** WHAT TO PRODUCE **
Give back the lines exactly, from the first one to the line with "return thing", both ends included.
______________________________
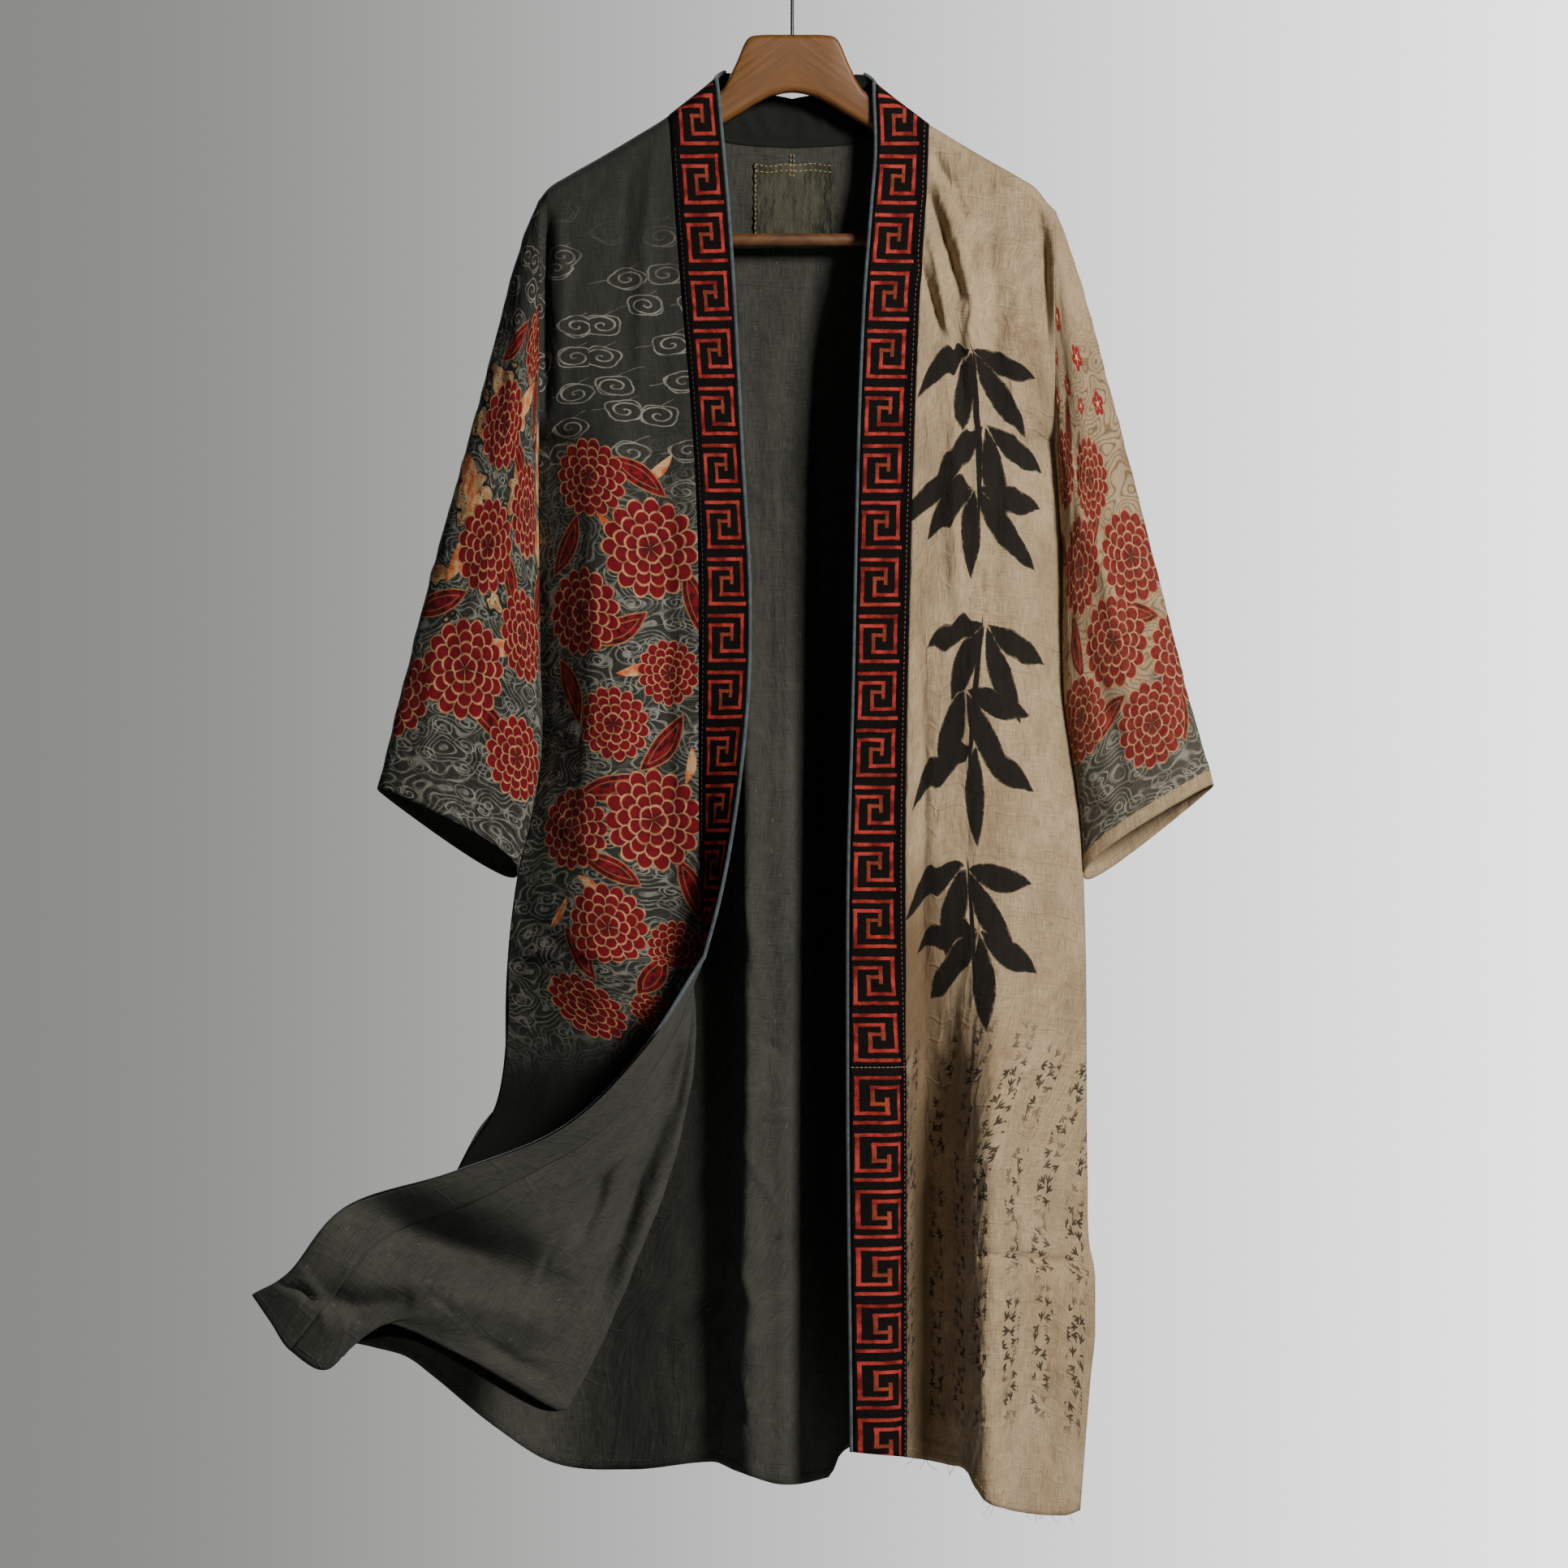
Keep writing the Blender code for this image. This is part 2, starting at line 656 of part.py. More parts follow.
def piping(name, band_grid, material):
    """Round piping along the free edge of a neckband."""
    edge = band_grid[:, -1]
    along = unit(np.gradient(edge, axis=0))
    outward = edge - band_grid[:, -2]
    outward = unit(outward - along * np.sum(outward * along, axis=1, keepdims=True))
    route = edge + outward * (PIPING_RADIUS + SEAM)
    route[0, 1] = edge[0, 1]
    curve = bpy.data.curves.new(name, "CURVE")
    curve.dimensions = "3D"
    curve.bevel_depth = PIPING_RADIUS
    curve.bevel_resolution = 1
    curve.use_fill_caps = True
    spline = curve.splines.new("POLY")
    spline.points.add(len(route) - 1)
    for point, place in zip(spline.points, route):
        point.co = (*place, 1)
    thing = bpy.data.objects.new(name, curve)
    bpy.context.collection.objects.link(thing)
    curve.materials.append(material)
    return thing


def fronts(materials):
    """Both fronts with their neckbands and piping."""
    controls = sweep_controls()
    rows = [dark_upper_row(down) for down in shoulder_stations(UPPER_ROWS, -TURN_HEIGHT - SHOULDER_RISE)]
    rows += [dark_sweep_row(down, controls) for down in np.linspace(0, 1, SWEEP_ROWS + 1)[1:]]
    panel, panel_normals, band, band_normals = panel_and_band(rows, PANEL_COLUMNS, BAND_COLUMNS + 1)
    wall("front_dark", panel, panel_normals, CLOTH, materials["dark"])
    wall("neckband_dark", band, band_normals, BAND_CLOTH, materials["band"])
    piping("piping_dark", band, materials["piping"])

    stations = shoulder_stations(TAN_ROWS, BODY_LENGTH)
    rows = [tan_row(down) for down in stations]
    panel, panel_normals, band, band_normals = panel_and_band(rows, TAN_COLUMNS, BAND_COLUMNS + 1)
    wall("front_tan", panel, panel_normals, CLOTH, materials["tan"])
    join = int(np.argmin(np.abs(band[:, 0, 2] - BAND_JOIN)))
    upper = band[: join + 1].copy()
    lower = band[join:].copy()
    upper[-1, :, 2] += HALF_SEAM
    lower[0, :, 2] -= HALF_SEAM
    flatten(band_normals, join, slice(None), 2)
    wall("neckband_tan", upper, band_normals[: join + 1], BAND_CLOTH, materials["band"])
    wall("neckband_tan_lower", lower, band_normals[join:], BAND_CLOTH, materials["band"])
    piping("piping_tan", band, materials["piping"])


def neck_side(x):
    """Half width of the neck's seam on the side of x."""
    return np.where(x < 0, -SEAM_DARK[0][1], SEAM_TAN[0][1])


def neck_line(x, column):
    share = np.abs(x) / neck_side(x)
    table = np.array(NECK)
    return smooth(share, table[:, 0], table[:, NECK_COLUMNS.index(column)])


def neck_height(x, column, dark_end, tan_end):
    """Height of the neck's seam or free edge. Its two ends meet the shoulder line."""
    share = np.abs(x) / neck_side(x)
    end = line(SHOULDER, np.where(x < 0, dark_end, tan_end))
    step = end - NECK[0][NECK_COLUMNS.index(column)]
    return neck_line(x, column) + step * share**NECK_END_POWER


def seam_height(x):
    return neck_height(x, "seam_z", -SEAM_DARK[0][1], SEAM_TAN[0][1])


def edge_height(x):
    return neck_height(x, "edge_z", -EDGE_DARK[0][1], EDGE_TAN[0][1])


def back_top(x):
    """Depth and height of the back's top edge: shoulder seam, then the seam of the neckband."""
    in_neck = np.abs(x) <= neck_side(x)
    depth = np.where(in_neck, np.maximum(neck_line(x, "seam_y"), HALF_SEAM), HALF_SEAM)
    height = np.where(in_neck, seam_height(np.where(in_neck, x, 0)), line(SHOULDER, np.abs(x)))
    return depth, height


def neck_places():
    shares = np.array(NECK_SHARES)
    return np.concatenate([SEAM_DARK[0][1] * shares[::-1], SEAM_TAN[0][1] * shares[1:]])


def back_columns():
    """Places of the back's columns along its top edge."""
    neck = neck_places()
    left = np.linspace(LEFT_SIDE[0][1], neck[0], SHOULDER_COLUMNS + 1)[:-1]
    right = np.linspace(neck[-1], RIGHT_SIDE[0][1], SHOULDER_COLUMNS + 1)[1:]
    return np.concatenate([left, neck, right])


def back_row(down):
    top_x = back_columns()
    share_top = (top_x - top_x[0]) / (top_x[-1] - top_x[0])
    share_hem = np.linspace(0, 1, len(top_x))
    share = mix(share_top, share_hem, ease((down - EVEN_START) / EVEN_REACH))
    top_y, top_z = back_top(top_x)
    z = mix(top_z, line(BACK_HEM, share), down)
    x = mix(line(LEFT_SIDE, z), line(RIGHT_SIDE, z), share)
    x = mix(top_x, x, ease(down / SIDE_REACH))
    drop = top_z - z
    from_side = np.minimum(share, 1 - share) * 2
    tip = np.where(x < 0, line(SHOULDER, -top_x[0]), line(SHOULDER, top_x[-1]))
    depth = body_depth(z, drop, from_side, tip, BACK_DEPTH)
    neck = np.maximum(top_y, depth)
    depth = mix(neck, depth, ease(drop / NECK_FADE_DROP))
    depth = np.where(drop <= 0, top_y, depth)
    depth = depth - fold_rise(BACK_FOLDS, x, z) * fade_at_side(from_side)
    return np.stack([x, depth, z], axis=1)


def back(materials):
    """The back panel, the neckband behind the neck and the patch stitched on the inside."""
    rows = [back_row(down) for down in shoulder_stations(BACK_ROWS, BODY_LENGTH)]
    grid = to_depth(np.array(rows))
    normals = normals_of(grid)
    band = neckband_grid()
    band_normals = normals_of(band)
    neck = slice(SHOULDER_COLUMNS, SHOULDER_COLUMNS + band.shape[1])
    flatten(normals, 0, slice(None), 1)
    flatten(normals, slice(None), 0, 0)
    flatten(normals, slice(None), -1, 0)
    flatten(band_normals, slice(None), 0, 1)
    flatten(band_normals, slice(None), -1, 1)

    across = unit(band[1] - band[0]) + unit(grid[0, neck] - grid[1, neck])
    across[[0, -1], 1] = 0
    across = unit(across)
    shared = normals_of(grid)[0, neck]
    turned = np.sign(np.sum(shared * band_normals[0], axis=1, keepdims=True))
    shared = shared + band_normals[0] * turned
    shared[[0, -1], 1] = 0
    shared = unit(shared - across * np.sum(shared * across, axis=1, keepdims=True))
    normals[0, neck] = shared
    band_normals[0] = shared * turned
    grid[0, neck] -= across * HALF_SEAM
    band[0] += across * HALF_SEAM
    wall("back", grid, normals, CLOTH, materials["dark"])
    wall("neckband_back", band, band_normals, BAND_CLOTH, materials["band"])
    back_patch(grid, materials)


def back_patch(grid, materials):
    """Made from the back's own points and lines, moved to the inside."""
    lift = CLOTH / 2 + SEAM + PATCH_CLOTH / 2
    middle = grid[:, grid.shape[1] // 2]
    lines = middle[(middle[:, 2] < PATCH_TOP) & (middle[:, 2] > PATCH_FOOT), 2]
    places = []
    for z in [PATCH_TOP, *lines, PATCH_FOOT]:
        at_height = np.array([
            [np.interp(-z, -column[:, 2], column[:, axis]) for axis in (0, 1)]
            for column in grid.transpose(1, 0, 2)
        ])
        inside = at_height[(at_height[:, 0] > PATCH_LEFT) & (at_height[:, 0] < PATCH_RIGHT), 0]
        across = [PATCH_LEFT, *inside, PATCH_RIGHT]
        places.append([(x, np.interp(x, at_height[:, 0], at_height[:, 1]) - lift, z) for x in across])
    patch = np.array(places)
    wall("back_patch", patch, normals_of(patch), PATCH_CLOTH, materials["dark"])


def neckband_grid():
    """The neckband behind the neck, from its seam up to its free edge."""
    stations = neck_places()
    edge_reach = np.where(stations < 0, -EDGE_DARK[0][1], EDGE_TAN[0][1])
    edge_x = stations / neck_side(stations) * edge_reach
    lower = np.stack([stations, np.maximum(neck_line(stations, "seam_y"), HALF_SEAM),
                      seam_height(stations)], axis=1)
    upper = np.stack([edge_x, np.maximum(neck_line(stations, "edge_y"), HALF_SEAM),
                      edge_height(stations)], axis=1)
    shares = np.linspace(0, 1, BAND_COLUMNS + 1)[:, None, None]
    return to_depth(mix(lower[None], upper[None], shares))


def sleeve(name, table, body_side, side, material):
    """A tube from the armhole to the cuff, just clear of the body's side.

    side is -1 at the viewer's left.
    """
    angle = np.linspace(0, 2 * math.pi, RING_POINTS, endpoint=False)
    rings = []
    for row in table:
        ring = dict(zip(SLEEVE_COLUMNS, row))
        outer = np.array(ring["outer"])
        inner = np.array(ring["inner"])
        if rings:
            inner[0] = line(body_side, inner[1]) + side * (CLOTH / 2 + SLEEVE_CLEARANCE)
        middle = (outer + inner) / 2
        half = (outer - inner) / 2
        x = middle[0] + half[0] * np.cos(angle)
        z = middle[1] + half[1] * np.cos(angle) + ring["lift"] * np.sin(angle)
        rings.append(np.stack([x, -ring["depth"] * np.sin(angle), z], axis=1))
    grid = to_depth(np.array(rings))
    grid[0, :, 0] += side * SEAM
    closed = np.concatenate([grid[:, -1:], grid, grid[:, :1]], axis=1)
    normals = normals_of(closed)[:, 1:-1]
    flatten(normals, 0, slice(None), 0)
    length = np.linalg.norm(normals[0], axis=1, keepdims=True)
    normals[0] /= length
    wall(name, grid, normals, CLOTH, material, closed=True)


def mirrored(points):
    return [(-x, z) for x, z in reversed(points)]


def yoke_outline():
    """Half outline of the yoke, from the top's middle round the arm to the arch."""
    sink = CLOTH / 2 + YOKE_CLEARANCE + ARM_TOP_DROP
    arm = SHOULDER[2:7]
    arm_top = [(x - ARM_TOP_INSET, z - sink) for x, z in arm]
    arm_foot = [(x - ARM_FOOT_INSET, z - ARM_HEIGHT) for x, z in reversed(arm)]
    return [*YOKE_BLOCK, *arm_top, *YOKE_LOBE, *arm_foot, *YOKE_ARCH]


def hanger(materials):
    """Wooden yoke with a trouser bar between its ends, and a wire hook."""
    right = yoke_outline()
    outline = right + mirrored(right[1:-1])
    shape = bmesh.new()
    verts = [shape.verts.new((x, -YOKE_THICKNESS / 2, z)) for x, z in outline]
    face = shape.faces.new(verts)
    made = bmesh.ops.extrude_face_region(shape, geom=[face])
    moved = [item for item in made["geom"] if isinstance(item, bmesh.types.BMVert)]
    bmesh.ops.translate(shape, vec=(0, YOKE_THICKNESS, 0), verts=moved)
    bmesh.ops.recalc_face_normals(shape, faces=shape.faces)
    rims = [edge for edge in shape.edges if abs(edge.verts[0].co.y - edge.verts[1].co.y) < 1e-6]
    bmesh.ops.bevel(shape, geom=rims, offset=YOKE_EDGE, segments=2, profile=0.5, affect="EDGES", material=-1)
    mesh = bpy.data.meshes.new("hanger_yoke")
    shape.to_mesh(mesh)
    shape.free()
    yoke = bpy.data.objects.new("hanger_yoke", mesh)
    bpy.context.collection.objects.link(yoke)
    mesh.materials.append(materials["wood"])
    mesh.shade_smooth()
    mesh.set_sharp_from_angle(angle=math.radians(WOOD_SHARP_ANGLE))

    bpy.ops.mesh.primitive_cylinder_add(vertices=20, radius=BAR_RADIUS, depth=2 * BAR_HALF_LENGTH)
    bar = bpy.context.object
    bar.name = "hanger_bar"
    bar.location = (0, 0, BAR_HEIGHT)
    bar.rotation_euler = (0, math.pi / 2, 0)
    bar.data.materials.append(materials["wood"])
    bar.data.shade_smooth()
    bar.data.set_sharp_from_angle(angle=math.radians(WOOD_SHARP_ANGLE))

    hook(materials)


def hook(materials):
    """A straight stem out of the wood, then a round hook with its opening at the side."""
    centre = WIRE_RADIUS - HOOK_RADIUS
    turn = np.radians(np.linspace(*HOOK_ANGLES, 27))
    arc = [(HOOK_RADIUS * math.cos(a), centre + HOOK_RADIUS * math.sin(a)) for a in turn]
    stem_top = centre - HOOK_RADIUS - STEM_BEND
    lean, rise = STEM_LEAN
    stem = [(0.0, YOKE_TOP + SEAM), (0.0, stem_top), (lean, stem_top + rise)]
    curve = bpy.data.curves.new("hanger_hook", "CURVE")
    curve.dimensions = "3D"
    curve.bevel_depth = WIRE_RADIUS
    curve.bevel_resolution = 2
    curve.use_fill_caps = True
    spline = curve.splines.new("POLY")
    route = stem + arc
    spline.points.add(len(route) - 1)
    for point, (x, z) in zip(spline.points, route):
        point.co = (x, 0, z, 1)
    thing = bpy.data.objects.new("hanger_hook", curve)
    bpy.context.collection.objects.link(thing)
    curve.materials.append(materials["metal"])


def main():
    clear_scene()
    materials = {
        "dark": cloth_material("charcoal linen", (0.016, 0.016, 0.013), 0.92),
        "tan": cloth_material("tan linen", (0.40, 0.31, 0.21), 0.92),
        "band": cloth_material("red key band", (0.16, 0.035, 0.028), 0.85),
        "piping": cloth_material("grey-blue piping", (0.20, 0.23, 0.25), 0.7),
        "wood": cloth_material("hanger wood", (0.21, 0.10, 0.045), 0.5),
        "metal": metal_material("hook wire", (0.10, 0.10, 0.10)),
    }
    back(materials)
    fronts(materials)
    sleeve("sleeve_dark", SLEEVE_DARK, LEFT_SIDE, -1, materials["dark"])
    sleeve("sleeve_tan", SLEEVE_TAN, RIGHT_SIDE, 1, materials["tan"])
    hanger(materials)


main()
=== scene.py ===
"""A long open kimono robe, half charcoal and half tan, on a wooden hanger.

Lengths are in metres, in the tables inside metres() in millimetres. The robe's front faces
-Y, +Z is up, and the origin is the inside of the hook's curve. Outlines are measured in the
front view and brought to their own depth.
"""

import math

import bmesh
import bpy
import numpy as np
from mathutils import Matrix, Vector


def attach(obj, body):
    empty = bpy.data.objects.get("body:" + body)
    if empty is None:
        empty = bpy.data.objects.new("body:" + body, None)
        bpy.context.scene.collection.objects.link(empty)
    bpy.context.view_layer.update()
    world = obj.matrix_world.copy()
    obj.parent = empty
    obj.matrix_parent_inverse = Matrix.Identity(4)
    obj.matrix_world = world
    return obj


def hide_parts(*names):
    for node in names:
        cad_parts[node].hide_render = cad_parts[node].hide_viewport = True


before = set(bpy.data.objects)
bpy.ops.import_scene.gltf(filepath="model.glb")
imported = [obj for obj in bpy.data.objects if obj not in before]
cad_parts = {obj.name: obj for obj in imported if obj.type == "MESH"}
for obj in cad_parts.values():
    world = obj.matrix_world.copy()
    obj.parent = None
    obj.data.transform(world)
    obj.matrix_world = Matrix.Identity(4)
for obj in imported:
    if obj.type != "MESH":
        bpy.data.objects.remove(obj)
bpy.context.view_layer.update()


def metres(table):
    """A table of millimetres in metres, however its rows are nested."""
    if isinstance(table, tuple):
        return tuple(metres(item) for item in table)
    return table / 1000


FORWARD = (0, -1, 0)
BACKWARD = (0, 1, 0)
DOUBLES = 1e-6

# Cloth and seams
CLOTH = 0.0012
BAND_CLOTH = 0.0024
PATCH_CLOTH = 0.0011
SEAM = 0.0003
HALF_SEAM = SEAM / 2
PIPING_RADIUS = 0.0018
PIPING_OUT = 0.8
PIPING_OUT_TURNED = -0.45
PIPING_BEHIND = 0.0024
PIPING_TURN = 0.10
NECK_PIPED = 9
BAND_WIDTH = 0.048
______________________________
** TASK ANSWER **
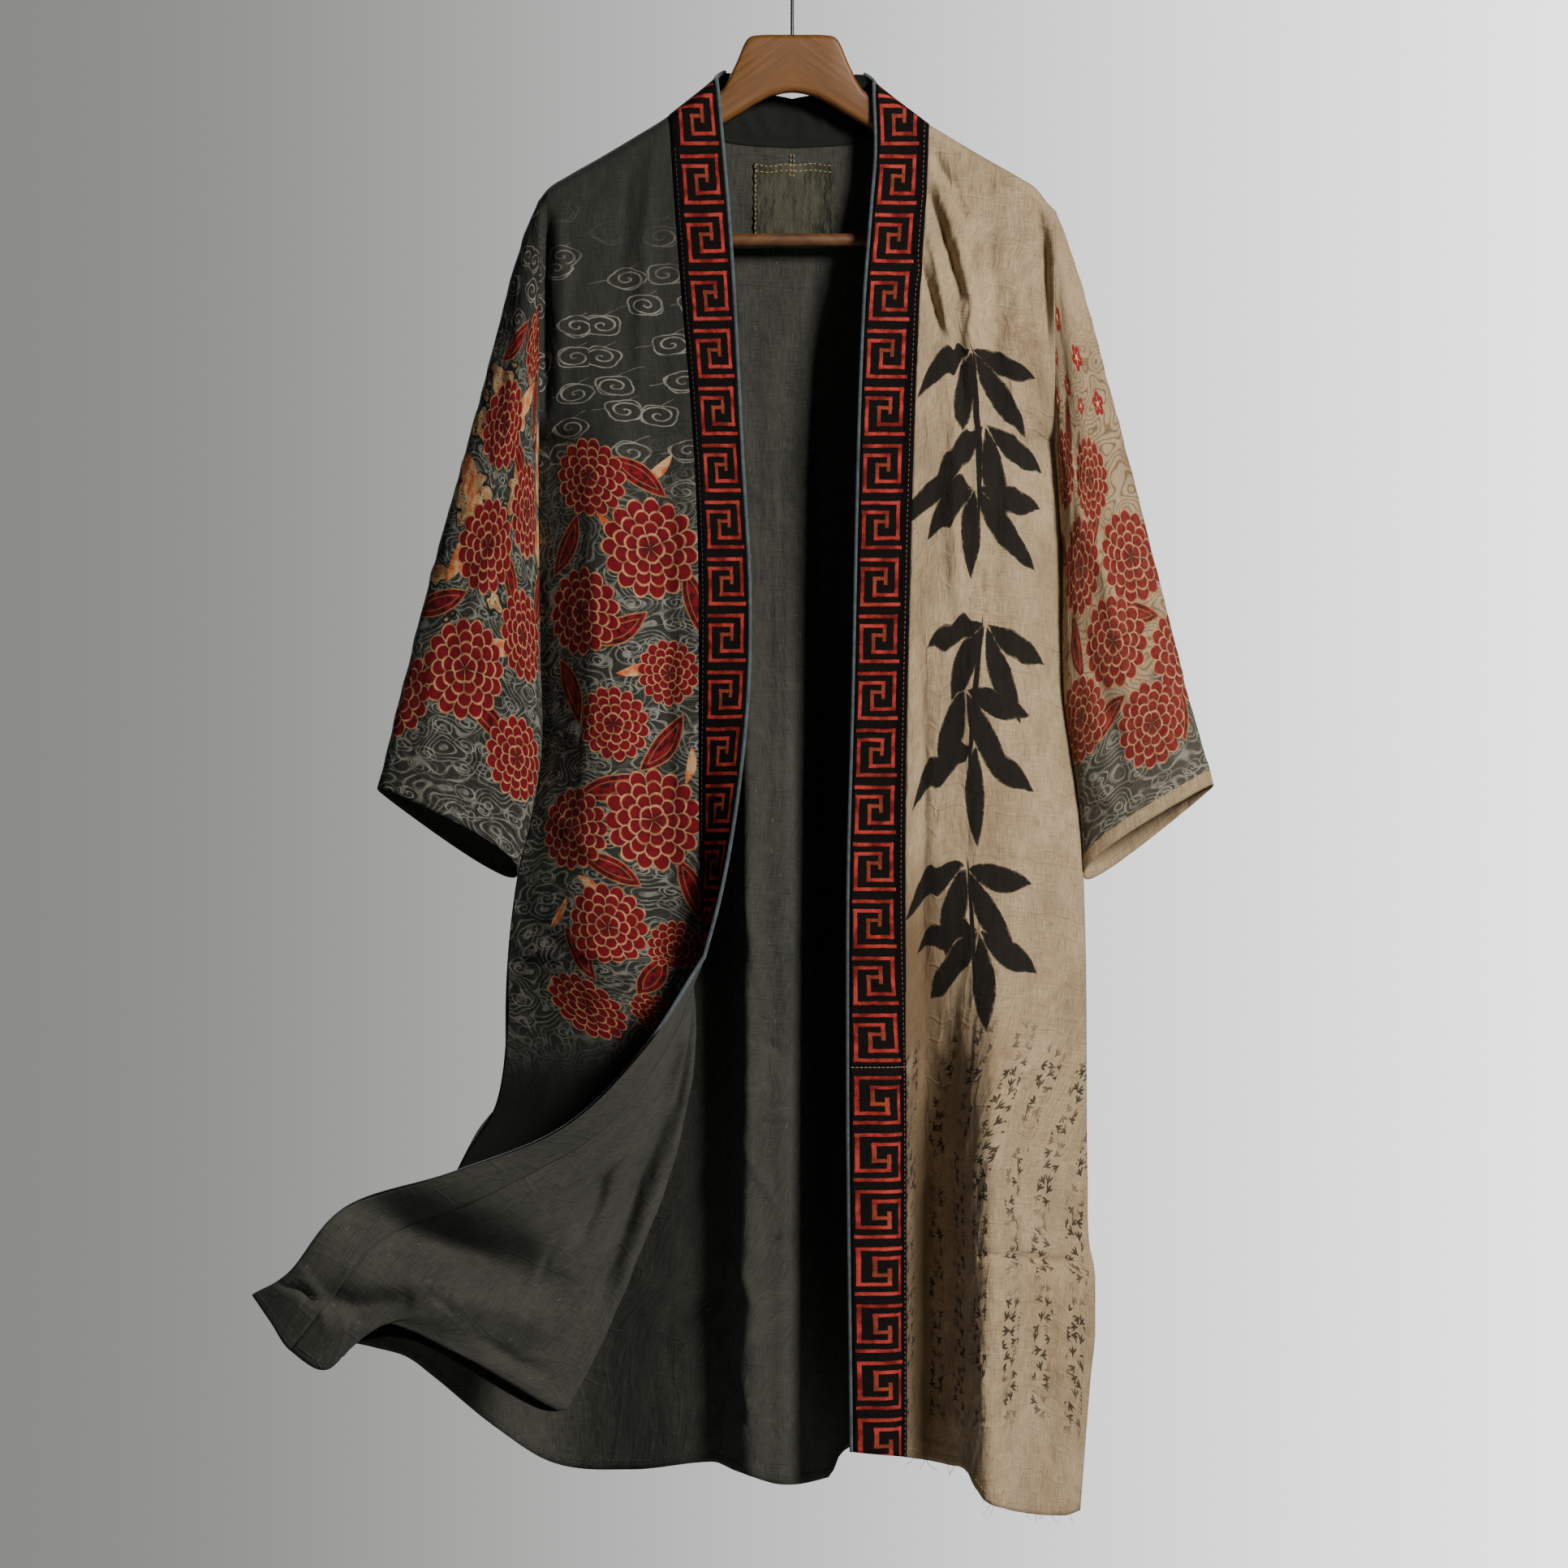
Keep writing the Blender code for this image. This is part 2, starting at line 656 of part.py. More parts follow.
def piping(name, band_grid, material):
    """Round piping along the free edge of a neckband."""
    edge = band_grid[:, -1]
    along = unit(np.gradient(edge, axis=0))
    outward = edge - band_grid[:, -2]
    outward = unit(outward - along * np.sum(outward * along, axis=1, keepdims=True))
    route = edge + outward * (PIPING_RADIUS + SEAM)
    route[0, 1] = edge[0, 1]
    curve = bpy.data.curves.new(name, "CURVE")
    curve.dimensions = "3D"
    curve.bevel_depth = PIPING_RADIUS
    curve.bevel_resolution = 1
    curve.use_fill_caps = True
    spline = curve.splines.new("POLY")
    spline.points.add(len(route) - 1)
    for point, place in zip(spline.points, route):
        point.co = (*place, 1)
    thing = bpy.data.objects.new(name, curve)
    bpy.context.collection.objects.link(thing)
    curve.materials.append(material)
    return thing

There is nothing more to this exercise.